Whispering Sons share 'Walking, Flying' | new album 'The Great Calm' out 23/02

English:CD-preview
  Van Muylem    23 januari 2024

Undoubtedly the Belgian five piece most uplifting song to date, Walking, Flying shows a more hopeful and optimistic side of the band. Both musically and lyrically, the track lingers on one idea. A solid and steady rhythm section carries the verses, while the vocals and the rest of the instruments are carefully spun around it, interacting with each other and propelling the song into an elevating chorus.


Walking, Flying is Whispering Son’s third and final appetizer for their new album The Great Calm, out on February 23, 2024 via [PIAS] Recordings.

“‘Walking, Flying’ was the first song we tried out live while still in the process of writing the album”, singer Fenne Kuppens explains, “as a result, it not only became a band’s favourite to perform, but also served as a reference point for the rest of the record.”
 
The video for Walking, Flying is the first chapter of the short film ‘Balm (After Violence)’ which saw its premiere at the Film Fest Ghent and at Left Of The Dial in Rotterdam with a special screening and live performance. 

Listen to Walking, Flying here: whisperingsons.ffm.to/walkingflying
Pre-order The Great Calm here: whisperingsons.ffm.to/thegreatcalm

Whispering Sons will embark on tour starting March 6, playing over 20 shows in Belgium, Germany, France, The Netherlands, Switzerland, Austria, Czech Republic and the UK. All dates over here.

Following the dark, expansive power of 2018’s Image and 2021’s minimal Several Others, Whispering Sons’ third album The Great Calm represents a reimagining and rethinking, though this growth has produced a series of songs that are still defiantly and uniquely true to the group.

To start with Whispering Sons are a five-piece once again. Original drummer Sander Pelsmaekers had to drop out of playing music after suffering nerve damage (and even took the role of the group's tour manager in the interim) but is now able to return on synths. Bassist Tuur Vandeborne has moved over to the drum stool, while the band’s long-term engineer — an experienced producer in his own right — Bert Vliegen has joined on bass.

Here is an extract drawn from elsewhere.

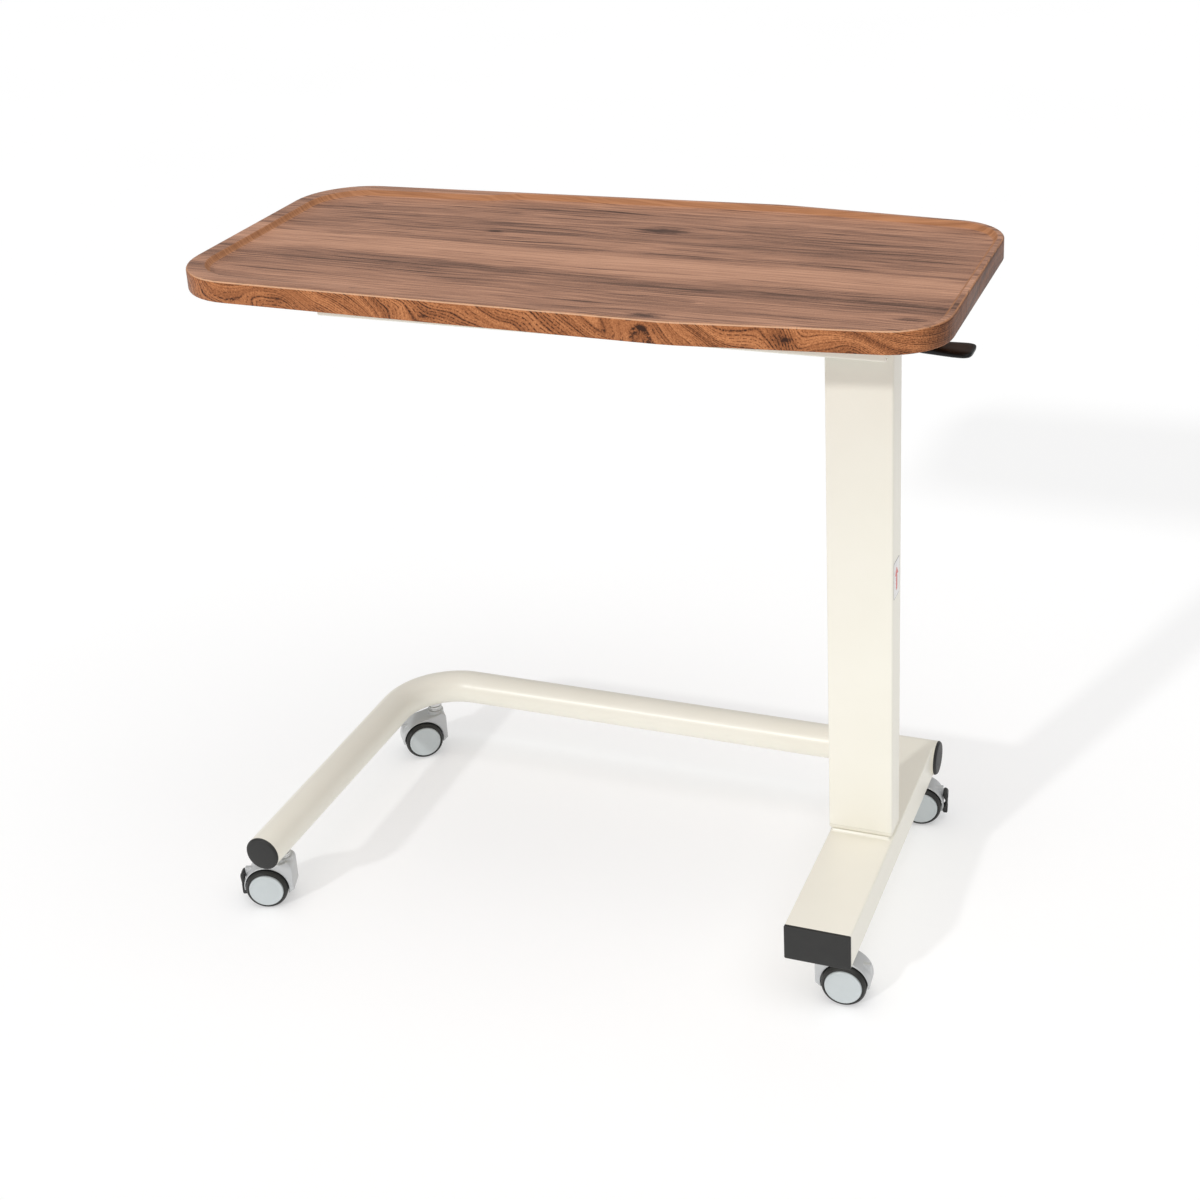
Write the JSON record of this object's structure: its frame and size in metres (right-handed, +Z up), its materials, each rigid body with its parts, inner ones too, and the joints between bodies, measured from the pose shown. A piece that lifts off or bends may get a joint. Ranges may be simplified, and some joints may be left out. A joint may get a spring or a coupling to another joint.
{
  "type": "overbed table",
  "caption": "Overbed table with a recessed walnut board, a side column on a lockable gas spring and a C-shaped base on swivelling twin-wheel casters.",
  "frame": {"origin": "on the floor, under the middle of the outer box", "axes": "+X along the board towards the column, +Y towards the base's back run, +Z up"},
  "size_m": [0.8, 0.436, 0.749],
  "materials": {
    "walnut_board": "satin",
    "cream_powder_coat": "semi-gloss powder coat",
    "cream_plastic": "satin",
    "dark_plastic": "fine texture",
    "glide_plastic": "smooth",
    "hood_grey": "satin",
    "disc_grey": "satin",
    "tyre_black": "smooth",
    "zinc_plate": "zinc plated",
    "gas_black": "satin black",
    "rod_chrome": "polished",
    "label_white": "printed film"
  },
  "bodies": {
    "base": {"base_tube": "cream_powder_coat", "tube_cap_front": "dark_plastic", "tube_cap_rear": "dark_plastic", "foot_beam": "cream_powder_coat", "foot_cap": "dark_plastic", "caster_sockets": "zinc_plate", "base_plate": "cream_powder_coat", "inner_column": "cream_powder_coat", "upper_glides": "glide_plastic", "gas_cylinder": "gas_black", "gas_guide": "glide_plastic", "gas_foot_pin": "zinc_plate"},
    "top": {"tabletop": "walnut_board", "tabletop_screws": "zinc_plate", "support_channel": "cream_powder_coat", "top_bracket": "cream_powder_coat", "bracket_bolts": "zinc_plate", "column_sleeve": "cream_powder_coat", "sleeve_end_bush": "cream_plastic", "gas_rod": "rod_chrome", "gas_piston": "gas_black", "rod_nuts": "zinc_plate", "lever_pivot_pin": "zinc_plate", "arrow_label": "label_white"},
    "lever": {"lever_arm": "zinc_plate", "lever_grip": "dark_plastic"},
    "release": {"release_pin": "rod_chrome"},
    "caster_front_right": {"front_right_stem": "zinc_plate", "front_right_hood": "hood_grey", "front_right_axle": "zinc_plate"},
    "front_right_wheel_a": {"front_right_tyre_a": "tyre_black", "front_right_hub_a": "disc_grey"},
    "front_right_wheel_b": {"front_right_tyre_b": "tyre_black", "front_right_hub_b": "disc_grey"},
    "caster_front_left": {"front_left_stem": "zinc_plate", "front_left_hood": "hood_grey", "front_left_axle": "zinc_plate", "front_left_pedal_pin": "zinc_plate"},
    "front_left_wheel_a": {"front_left_tyre_a": "tyre_black", "front_left_hub_a": "disc_grey"},
    "front_left_wheel_b": {"front_left_tyre_b": "tyre_black", "front_left_hub_b": "disc_grey"},
    "front_left_brake": {"front_left_pedal": "dark_plastic"},
    "caster_back_left": {"back_left_stem": "zinc_plate", "back_left_hood": "hood_grey", "back_left_axle": "zinc_plate"},
    "back_left_wheel_a": {"back_left_tyre_a": "tyre_black", "back_left_hub_a": "disc_grey"},
    "back_left_wheel_b": {"back_left_tyre_b": "tyre_black", "back_left_hub_b": "disc_grey"},
    "caster_back_right": {"back_right_stem": "zinc_plate", "back_right_hood": "hood_grey", "back_right_axle": "zinc_plate", "back_right_pedal_pin": "zinc_plate"},
    "back_right_wheel_a": {"back_right_tyre_a": "tyre_black", "back_right_hub_a": "disc_grey"},
    "back_right_wheel_b": {"back_right_tyre_b": "tyre_black", "back_right_hub_b": "disc_grey"},
    "back_right_brake": {"back_right_pedal": "dark_plastic"}
  },
  "joints": [
    {"name": "column_lift", "type": "slide", "parent": "base", "child": "top", "axis": [0, 0, 1], "range_m": [0, 0.32]},
    {"name": "lever_pull", "type": "hinge", "parent": "top", "child": "lever", "pos_m": [0.301, 0.00001, 0.706], "axis": [0, -1, 0], "range_deg": [0, 10], "stiffness_Nm_per_rad": 2, "springref_deg": -5.73},
    {"name": "release_press", "type": "slide", "parent": "top", "child": "release", "axis": [0, 0, -1], "range_m": [0, 0.0028]},
    {"name": "front_right_swivel", "type": "hinge", "parent": "base", "child": "caster_front_right", "pos_m": [0.286, -0.15299, 0.06], "axis": [0, 0, 1], "continuous": true},
    {"name": "front_right_roll_a", "type": "hinge", "parent": "caster_front_right", "child": "front_right_wheel_a", "pos_m": [0.30595, -0.15159, 0.024], "axis": [-0.0698, 0.9976, 0], "continuous": true},
    {"name": "front_right_roll_b", "type": "hinge", "parent": "caster_front_right", "child": "front_right_wheel_b", "pos_m": [0.30595, -0.15159, 0.024], "axis": [-0.0698, 0.9976, 0], "continuous": true},
    {"name": "front_left_swivel", "type": "hinge", "parent": "base", "child": "caster_front_left", "pos_m": [-0.349, -0.17499, 0.06], "axis": [0, 0, 1], "continuous": true},
    {"name": "front_left_roll_a", "type": "hinge", "parent": "caster_front_left", "child": "front_left_wheel_a", "pos_m": [-0.36791, -0.1815, 0.024], "axis": [0.3256, -0.9455, 0], "continuous": true},
    {"name": "front_left_roll_b", "type": "hinge", "parent": "caster_front_left", "child": "front_left_wheel_b", "pos_m": [-0.36791, -0.1815, 0.024], "axis": [0.3256, -0.9455, 0], "continuous": true},
    {"name": "front_left_brake_press", "type": "hinge", "parent": "caster_front_left", "child": "front_left_brake", "pos_m": [-0.39486, -0.19078, 0.014], "axis": [0.3256, -0.9455, 0], "range_deg": [0, 20]},
    {"name": "back_left_swivel", "type": "hinge", "parent": "base", "child": "caster_back_left", "pos_m": [-0.32419, 0.17075, 0.06], "axis": [0, 0, 1], "continuous": true},
    {"name": "back_left_roll_a", "type": "hinge", "parent": "caster_back_left", "child": "back_left_wheel_a", "pos_m": [-0.33994, 0.15844, 0.024], "axis": [0.6157, -0.788, 0], "continuous": true},
    {"name": "back_left_roll_b", "type": "hinge", "parent": "caster_back_left", "child": "back_left_wheel_b", "pos_m": [-0.33994, 0.15844, 0.024], "axis": [0.6157, -0.788, 0], "continuous": true},
    {"name": "back_right_swivel", "type": "hinge", "parent": "base", "child": "caster_back_right", "pos_m": [0.286, 0.19001, 0.06], "axis": [0, 0, 1], "continuous": true},
    {"name": "back_right_roll_a", "type": "hinge", "parent": "caster_back_right", "child": "back_right_wheel_a", "pos_m": [0.3057, 0.19349, 0.024], "axis": [-0.1736, 0.9848, 0], "continuous": true},
    {"name": "back_right_roll_b", "type": "hinge", "parent": "caster_back_right", "child": "back_right_wheel_b", "pos_m": [0.3057, 0.19349, 0.024], "axis": [-0.1736, 0.9848, 0], "continuous": true},
    {"name": "back_right_brake_press", "type": "hinge", "parent": "caster_back_right", "child": "back_right_brake", "pos_m": [0.33376, 0.19844, 0.014], "axis": [-0.1736, 0.9848, 0], "range_deg": [0, 20]}
  ],
  "couplings": [
    {"joint": "release_press", "follows": "lever_pull", "m_per_rad": 0.015}
  ]
}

Guitarist and songwriter Kobe Lijnen and vocalist and lyricist Fenne Kuppens retain their roles, but they too have adapted and evolved their approaches for The Great Calm.

Yet while this might all seem like upheaval from the outside, for the band these changing currents have in fact led them to an artistic place that feels comfortably their own.

“I think the most important thing about us is that we met as a group of friends and started the band,” notes Kuppens, “this is something that came out of a love for music and an eagerness to play together. And now we’re 10 years further. Not that much has really changed. The dynamics are always the same. We're very close to each other, we’re very good friends, so to switch things around was easy.”

Yet making this new record felt different in a way that has pleased and inspired its creators.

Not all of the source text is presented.